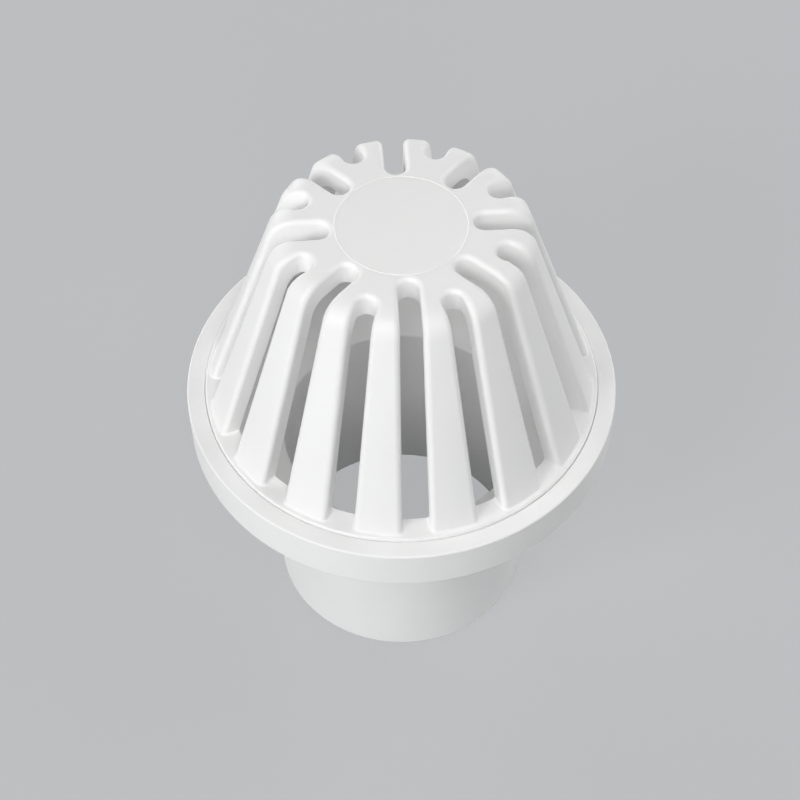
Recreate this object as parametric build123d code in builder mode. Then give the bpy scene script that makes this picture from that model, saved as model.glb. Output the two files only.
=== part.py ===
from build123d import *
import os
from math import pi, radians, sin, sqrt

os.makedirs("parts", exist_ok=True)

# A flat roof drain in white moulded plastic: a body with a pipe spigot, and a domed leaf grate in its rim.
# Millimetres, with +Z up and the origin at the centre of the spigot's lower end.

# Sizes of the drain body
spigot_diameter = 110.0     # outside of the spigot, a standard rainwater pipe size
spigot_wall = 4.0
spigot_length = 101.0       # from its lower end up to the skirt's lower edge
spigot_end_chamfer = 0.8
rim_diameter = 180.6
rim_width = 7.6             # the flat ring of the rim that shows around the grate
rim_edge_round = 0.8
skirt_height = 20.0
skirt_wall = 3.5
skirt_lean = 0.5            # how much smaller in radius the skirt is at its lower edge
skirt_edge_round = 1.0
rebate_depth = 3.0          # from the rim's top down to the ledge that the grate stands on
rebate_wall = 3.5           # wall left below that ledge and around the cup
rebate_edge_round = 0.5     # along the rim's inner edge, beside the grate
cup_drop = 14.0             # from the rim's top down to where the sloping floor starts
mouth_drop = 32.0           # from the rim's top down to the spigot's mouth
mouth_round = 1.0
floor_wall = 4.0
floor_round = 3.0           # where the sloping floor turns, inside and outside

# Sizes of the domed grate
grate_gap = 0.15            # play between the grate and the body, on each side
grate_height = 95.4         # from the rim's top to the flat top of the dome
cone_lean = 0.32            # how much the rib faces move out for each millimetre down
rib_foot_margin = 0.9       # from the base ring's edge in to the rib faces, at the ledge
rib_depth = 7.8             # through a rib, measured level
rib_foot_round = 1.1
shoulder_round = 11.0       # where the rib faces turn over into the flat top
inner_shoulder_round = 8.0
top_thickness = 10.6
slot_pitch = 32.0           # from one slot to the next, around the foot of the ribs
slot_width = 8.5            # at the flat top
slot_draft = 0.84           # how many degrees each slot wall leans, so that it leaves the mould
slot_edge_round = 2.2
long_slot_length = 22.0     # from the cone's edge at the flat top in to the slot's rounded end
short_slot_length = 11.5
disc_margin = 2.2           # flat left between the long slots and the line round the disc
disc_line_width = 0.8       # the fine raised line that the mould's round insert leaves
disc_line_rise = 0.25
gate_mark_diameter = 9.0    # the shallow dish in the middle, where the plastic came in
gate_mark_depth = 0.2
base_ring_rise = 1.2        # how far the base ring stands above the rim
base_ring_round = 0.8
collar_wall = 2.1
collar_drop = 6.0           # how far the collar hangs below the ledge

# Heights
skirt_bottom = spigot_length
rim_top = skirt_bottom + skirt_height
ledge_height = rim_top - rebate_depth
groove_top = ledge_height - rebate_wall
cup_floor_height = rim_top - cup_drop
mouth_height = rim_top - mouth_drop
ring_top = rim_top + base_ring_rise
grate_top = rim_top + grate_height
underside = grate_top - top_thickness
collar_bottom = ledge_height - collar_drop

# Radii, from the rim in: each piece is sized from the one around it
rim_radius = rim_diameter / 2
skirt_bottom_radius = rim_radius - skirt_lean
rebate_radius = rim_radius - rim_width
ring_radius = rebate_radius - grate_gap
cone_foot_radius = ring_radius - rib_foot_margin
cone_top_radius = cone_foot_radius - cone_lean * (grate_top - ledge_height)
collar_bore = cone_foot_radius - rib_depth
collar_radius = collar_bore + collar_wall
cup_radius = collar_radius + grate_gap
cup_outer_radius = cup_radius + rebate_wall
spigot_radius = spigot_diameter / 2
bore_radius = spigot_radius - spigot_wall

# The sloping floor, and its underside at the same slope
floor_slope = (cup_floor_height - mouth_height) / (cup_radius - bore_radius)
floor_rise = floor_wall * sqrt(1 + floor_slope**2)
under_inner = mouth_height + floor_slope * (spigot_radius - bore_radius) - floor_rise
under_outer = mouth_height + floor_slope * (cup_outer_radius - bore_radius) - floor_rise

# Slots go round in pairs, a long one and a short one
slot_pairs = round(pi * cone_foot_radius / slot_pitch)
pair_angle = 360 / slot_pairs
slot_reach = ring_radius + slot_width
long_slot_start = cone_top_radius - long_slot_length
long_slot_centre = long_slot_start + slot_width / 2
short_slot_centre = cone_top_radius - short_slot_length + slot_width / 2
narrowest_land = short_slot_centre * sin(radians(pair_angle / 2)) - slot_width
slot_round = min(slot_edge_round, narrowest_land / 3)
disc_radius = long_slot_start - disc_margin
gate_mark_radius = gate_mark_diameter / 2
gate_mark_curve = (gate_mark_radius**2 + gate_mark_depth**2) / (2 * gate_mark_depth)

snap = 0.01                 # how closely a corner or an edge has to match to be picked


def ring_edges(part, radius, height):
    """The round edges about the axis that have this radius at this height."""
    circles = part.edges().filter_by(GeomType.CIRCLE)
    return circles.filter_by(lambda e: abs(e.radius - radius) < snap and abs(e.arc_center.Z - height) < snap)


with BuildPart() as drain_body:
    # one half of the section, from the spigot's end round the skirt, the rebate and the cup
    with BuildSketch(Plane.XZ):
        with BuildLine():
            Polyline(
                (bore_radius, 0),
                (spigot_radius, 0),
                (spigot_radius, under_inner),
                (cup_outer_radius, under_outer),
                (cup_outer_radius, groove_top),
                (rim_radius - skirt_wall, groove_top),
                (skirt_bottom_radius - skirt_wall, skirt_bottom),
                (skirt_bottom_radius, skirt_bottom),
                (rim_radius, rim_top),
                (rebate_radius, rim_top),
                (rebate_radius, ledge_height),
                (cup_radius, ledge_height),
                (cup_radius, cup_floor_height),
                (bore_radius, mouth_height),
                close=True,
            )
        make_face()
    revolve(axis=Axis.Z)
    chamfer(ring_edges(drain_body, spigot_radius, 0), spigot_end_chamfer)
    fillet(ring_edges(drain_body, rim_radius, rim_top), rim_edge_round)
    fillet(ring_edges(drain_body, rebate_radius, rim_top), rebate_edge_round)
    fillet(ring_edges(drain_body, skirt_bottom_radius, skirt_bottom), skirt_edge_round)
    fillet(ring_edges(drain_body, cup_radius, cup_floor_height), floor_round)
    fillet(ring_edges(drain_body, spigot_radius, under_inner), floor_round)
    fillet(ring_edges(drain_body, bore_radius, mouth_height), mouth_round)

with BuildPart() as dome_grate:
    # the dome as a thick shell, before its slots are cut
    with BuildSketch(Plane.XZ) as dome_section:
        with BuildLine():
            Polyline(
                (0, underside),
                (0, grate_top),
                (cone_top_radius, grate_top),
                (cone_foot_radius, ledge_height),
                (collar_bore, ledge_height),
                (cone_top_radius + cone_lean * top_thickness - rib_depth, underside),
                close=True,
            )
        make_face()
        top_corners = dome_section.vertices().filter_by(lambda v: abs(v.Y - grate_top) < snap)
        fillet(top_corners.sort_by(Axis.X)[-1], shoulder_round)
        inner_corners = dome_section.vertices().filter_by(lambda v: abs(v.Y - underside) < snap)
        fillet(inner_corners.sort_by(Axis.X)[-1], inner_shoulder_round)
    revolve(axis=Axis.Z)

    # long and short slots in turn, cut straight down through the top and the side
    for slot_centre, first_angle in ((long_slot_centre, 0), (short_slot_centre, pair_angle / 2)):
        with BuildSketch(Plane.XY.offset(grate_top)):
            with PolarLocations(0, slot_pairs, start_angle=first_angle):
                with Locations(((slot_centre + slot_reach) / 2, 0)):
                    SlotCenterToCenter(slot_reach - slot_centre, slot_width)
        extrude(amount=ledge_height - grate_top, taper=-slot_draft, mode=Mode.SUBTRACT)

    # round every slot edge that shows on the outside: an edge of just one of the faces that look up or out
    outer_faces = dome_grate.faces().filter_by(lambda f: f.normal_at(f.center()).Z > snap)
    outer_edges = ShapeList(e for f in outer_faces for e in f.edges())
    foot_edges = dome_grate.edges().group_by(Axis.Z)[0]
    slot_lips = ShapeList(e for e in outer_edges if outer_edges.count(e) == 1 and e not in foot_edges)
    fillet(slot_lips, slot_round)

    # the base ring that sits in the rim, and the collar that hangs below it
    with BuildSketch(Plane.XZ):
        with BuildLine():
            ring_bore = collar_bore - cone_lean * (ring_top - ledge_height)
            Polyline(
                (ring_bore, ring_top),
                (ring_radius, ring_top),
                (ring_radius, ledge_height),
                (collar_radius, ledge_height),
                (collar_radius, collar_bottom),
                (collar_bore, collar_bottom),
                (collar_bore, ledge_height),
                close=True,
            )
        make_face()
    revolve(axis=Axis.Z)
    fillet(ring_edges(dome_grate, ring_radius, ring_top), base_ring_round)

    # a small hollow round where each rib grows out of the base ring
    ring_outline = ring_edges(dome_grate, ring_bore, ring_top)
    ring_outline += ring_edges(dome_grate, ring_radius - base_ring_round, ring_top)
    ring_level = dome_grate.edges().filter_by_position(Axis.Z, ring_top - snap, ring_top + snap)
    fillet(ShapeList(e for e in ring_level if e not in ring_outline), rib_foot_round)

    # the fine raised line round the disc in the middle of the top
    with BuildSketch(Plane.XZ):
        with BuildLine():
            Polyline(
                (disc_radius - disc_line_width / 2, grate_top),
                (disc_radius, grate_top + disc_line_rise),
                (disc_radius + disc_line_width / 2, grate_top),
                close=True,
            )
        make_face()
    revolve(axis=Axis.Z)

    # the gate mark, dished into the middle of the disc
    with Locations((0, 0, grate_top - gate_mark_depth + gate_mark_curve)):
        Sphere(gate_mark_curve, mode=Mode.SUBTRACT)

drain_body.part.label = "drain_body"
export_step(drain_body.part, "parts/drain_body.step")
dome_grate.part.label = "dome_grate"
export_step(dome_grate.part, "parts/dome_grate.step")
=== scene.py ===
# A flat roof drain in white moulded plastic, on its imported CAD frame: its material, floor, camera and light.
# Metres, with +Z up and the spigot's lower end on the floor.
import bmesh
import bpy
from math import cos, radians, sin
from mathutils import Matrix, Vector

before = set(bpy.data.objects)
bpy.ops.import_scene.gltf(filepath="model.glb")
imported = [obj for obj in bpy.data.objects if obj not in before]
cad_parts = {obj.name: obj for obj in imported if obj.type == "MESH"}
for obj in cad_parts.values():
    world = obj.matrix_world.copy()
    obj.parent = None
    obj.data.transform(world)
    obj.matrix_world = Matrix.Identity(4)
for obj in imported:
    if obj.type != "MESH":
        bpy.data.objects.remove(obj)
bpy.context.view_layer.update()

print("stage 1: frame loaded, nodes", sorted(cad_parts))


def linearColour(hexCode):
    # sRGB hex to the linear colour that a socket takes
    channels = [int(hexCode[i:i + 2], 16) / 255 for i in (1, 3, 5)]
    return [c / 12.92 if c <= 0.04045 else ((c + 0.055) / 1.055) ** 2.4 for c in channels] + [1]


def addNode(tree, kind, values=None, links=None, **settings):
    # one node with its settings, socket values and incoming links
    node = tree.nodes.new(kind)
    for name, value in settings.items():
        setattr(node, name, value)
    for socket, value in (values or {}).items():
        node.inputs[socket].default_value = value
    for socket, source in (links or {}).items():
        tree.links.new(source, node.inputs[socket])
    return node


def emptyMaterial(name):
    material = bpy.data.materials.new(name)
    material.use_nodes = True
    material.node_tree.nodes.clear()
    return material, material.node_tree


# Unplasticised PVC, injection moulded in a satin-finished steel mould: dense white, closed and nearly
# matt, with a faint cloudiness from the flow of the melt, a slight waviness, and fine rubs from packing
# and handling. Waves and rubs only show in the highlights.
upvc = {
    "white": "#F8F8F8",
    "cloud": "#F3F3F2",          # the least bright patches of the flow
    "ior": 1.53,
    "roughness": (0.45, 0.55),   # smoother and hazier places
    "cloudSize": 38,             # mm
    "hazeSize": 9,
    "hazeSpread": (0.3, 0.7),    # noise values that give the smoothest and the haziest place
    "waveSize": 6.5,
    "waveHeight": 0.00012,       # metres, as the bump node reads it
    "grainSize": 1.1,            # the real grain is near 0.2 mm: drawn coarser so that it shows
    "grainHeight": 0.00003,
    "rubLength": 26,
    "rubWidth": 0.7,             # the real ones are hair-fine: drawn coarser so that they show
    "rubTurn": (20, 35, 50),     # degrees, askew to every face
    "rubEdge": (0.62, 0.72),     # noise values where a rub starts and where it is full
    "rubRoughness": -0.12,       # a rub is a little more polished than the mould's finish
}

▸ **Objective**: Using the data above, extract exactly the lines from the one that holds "# the gate mark, dished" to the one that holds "bpy.data.objects.remove(obj)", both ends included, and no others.

▸ **Final answer**:
    # the gate mark, dished into the middle of the disc
    with Locations((0, 0, grate_top - gate_mark_depth + gate_mark_curve)):
        Sphere(gate_mark_curve, mode=Mode.SUBTRACT)

drain_body.part.label = "drain_body"
export_step(drain_body.part, "parts/drain_body.step")
dome_grate.part.label = "dome_grate"
export_step(dome_grate.part, "parts/dome_grate.step")
=== scene.py ===
# A flat roof drain in white moulded plastic, on its imported CAD frame: its material, floor, camera and light.
# Metres, with +Z up and the spigot's lower end on the floor.
import bmesh
import bpy
from math import cos, radians, sin
from mathutils import Matrix, Vector

before = set(bpy.data.objects)
bpy.ops.import_scene.gltf(filepath="model.glb")
imported = [obj for obj in bpy.data.objects if obj not in before]
cad_parts = {obj.name: obj for obj in imported if obj.type == "MESH"}
for obj in cad_parts.values():
    world = obj.matrix_world.copy()
    obj.parent = None
    obj.data.transform(world)
    obj.matrix_world = Matrix.Identity(4)
for obj in imported:
    if obj.type != "MESH":
        bpy.data.objects.remove(obj)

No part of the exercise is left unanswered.